Hint: You can use an implicit join to solve this or a left join with a always TRUE condition in the ON clause.

  1. What is the most popular street/boulevard/road based on the number of low, medium and high risk inspections.

Hint: To find the street/boulevard/road name use split_part. Sometimes the name is second or third word. Use UNION to combine all 3 queries into one result. You might have to use subqueries.

  1. Find all owners who have at least one facility with grade A, grade B and grade C.

Hint: Even though it may not seem like so, this is easily solvable using pivot table techniques. The trick is to think of pivot table columns as variables which can be used in filters and aggregations.

  1. Which facility got most inspections in 2017 compared to other years?

Hint: This is very similar to the preceding question.

  1. Find the 4 quartiles of score for each company as a pivot table. Have the rows of this table ordered in ascending order by the average value of the 4 quartiles.

Hint: Use NTILE and pivot table techniques.

  1. Find the dates when the most sanitary restaurants got their last inspection. Assume highest number of points is most sanitary. Keep in mind that facility must have the word restaurant in its name. What is the number of days between these inspections?

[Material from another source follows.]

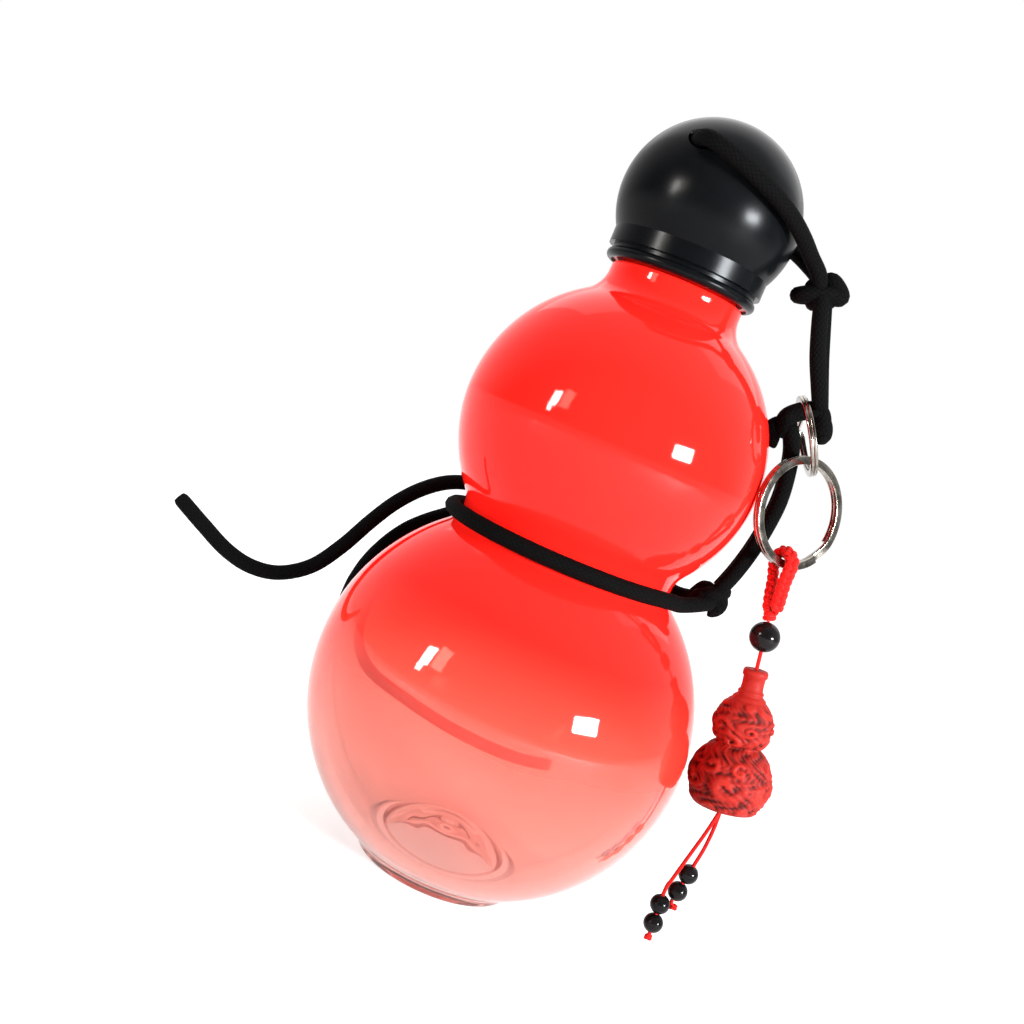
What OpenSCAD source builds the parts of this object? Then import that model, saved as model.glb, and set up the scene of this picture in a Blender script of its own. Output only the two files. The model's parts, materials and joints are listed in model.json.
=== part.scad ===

Hint: Use LAG to answer the last demand.

  1. Which street is the trendiest for each year? Assume trendiest as the one with highest total score. Total score is sum of all scores.

Hint: Use ROW_NUMBER()

  1. For each owner find the top 3 facilities. In the output have the address and the average score they earned. Decide on the top 3 by that average score. When there are less than 3 facilities display ‘No Data’.